And that's why I took a year of Spanish, it's REAL REALLY easy, and then joined the Navy as a firefighter, plumber, carpenter and welder. Yes I put firefighter first because it's true every Sailor can help but on some people are on the front end of the hose, which in turn led to me being a Fire Fighter for my post Military career. After 6 years I had had enough of hanging off the side of ship in an itty bitty chair with only a 'safety rope' around my waist while steaming along at 15 knots welding safety nets back on so we can give more ships supplies in 2 days. Or even hand cleaning the inside of fuel tanks so they can be welded shut after something ran into us. I was also stationed in Holy Loch, Scotland where we dry docked submarines to repaint then, they were, in the mid 70's, 7 layers of paint thick and ALL of it rolled like you would the walls and ceilings in your home...subs are damn HUGE!!! A very little tiny bit of the sub IS spray painted but it's no bigger than a sheet of plywood and where the sonar stuff is so they have less 'stuff' to get thru.

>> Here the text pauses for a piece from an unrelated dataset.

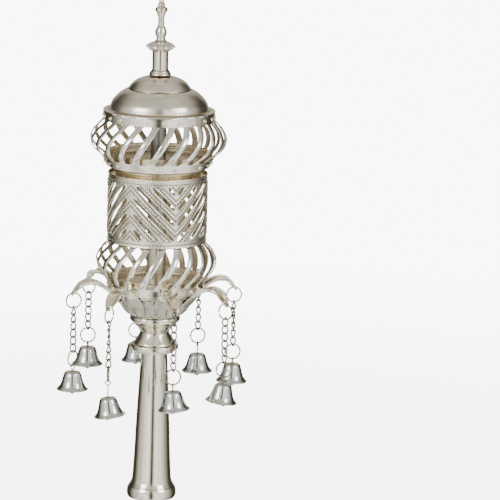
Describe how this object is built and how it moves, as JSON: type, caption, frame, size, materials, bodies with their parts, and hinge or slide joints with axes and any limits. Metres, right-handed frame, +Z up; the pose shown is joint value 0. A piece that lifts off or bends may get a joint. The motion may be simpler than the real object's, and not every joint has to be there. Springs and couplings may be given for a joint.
{
  "type": "torah finial",
  "caption": "Silver-plated Torah finial: a socket handle, a cup with leaf arms and bells on chains, pierced baskets and a pierced drum, and a stepped dome with a turned spire.",
  "frame": {"origin": "on the finial's axis, at the underside of the foot it stands on", "axes": "+Z up along the axis to the spire, -Y towards the viewer (the front), +X to the viewer's right"},
  "size_m": [0.1245, 0.1276, 0.33],
  "materials": {
    "bright_plate": "polished",
    "satin_plate": "satin",
    "chased_plate": "satin",
    "wire": "satin",
    "nickel": "polished",
    "tarnish": "satin"
  },
  "bodies": {
    "root": {"socket_tube": "bright_plate", "socket_collar": "bright_plate", "arm_cup": "satin_plate", "lower_tray": "satin_plate", "lower_basket": "bright_plate", "lower_tube": "satin_plate", "drum": "chased_plate", "drum_cap": "satin_plate", "upper_tray": "satin_plate", "upper_basket": "bright_plate", "upper_tube": "satin_plate", "dome": "satin_plate", "spire_stem": "bright_plate", "spire": "bright_plate", "top_ring_1": "wire", "chain_1": "wire", "lower_ring_1": "wire", "bell_1": "nickel", "clapper_1": "tarnish", "top_ring_2": "wire", "chain_2": "wire", "lower_ring_2": "wire", "bell_2": "nickel", "clapper_2": "tarnish", "top_ring_3": "wire", "chain_3": "wire", "lower_ring_3": "wire", "bell_3": "nickel", "clapper_3": "tarnish", "top_ring_4": "wire", "chain_4": "wire", "lower_ring_4": "wire", "bell_4": "nickel", "clapper_4": "tarnish", "top_ring_5": "wire", "chain_5": "wire", "lower_ring_5": "wire", "bell_5": "nickel", "clapper_5": "tarnish", "top_ring_6": "wire", "chain_6": "wire", "lower_ring_6": "wire", "bell_6": "nickel", "clapper_6": "tarnish", "top_ring_7": "wire", "chain_7": "wire", "lower_ring_7": "wire", "bell_7": "nickel", "clapper_7": "tarnish", "top_ring_8": "wire", "chain_8": "wire", "lower_ring_8": "wire", "bell_8": "nickel", "clapper_8": "tarnish"}
  },
  "joints": []
}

Being a welder in a place that rains EVERY DAY is tough and full of 'shocks' as you try to keep the metal grates you walk on stuck to a metal deck that is 2+ inches underwater!!!

Don't get me wrong I learned a ton of stuff and was able to have a good career as a Fire fighter for a City in Virginia, USA and retire from that with enough money to never have to work again. Working thru the 70's, 80's 90's and early 2000's meant I was to get into investing early and often and the occasional 17% raises helped ALOT!!!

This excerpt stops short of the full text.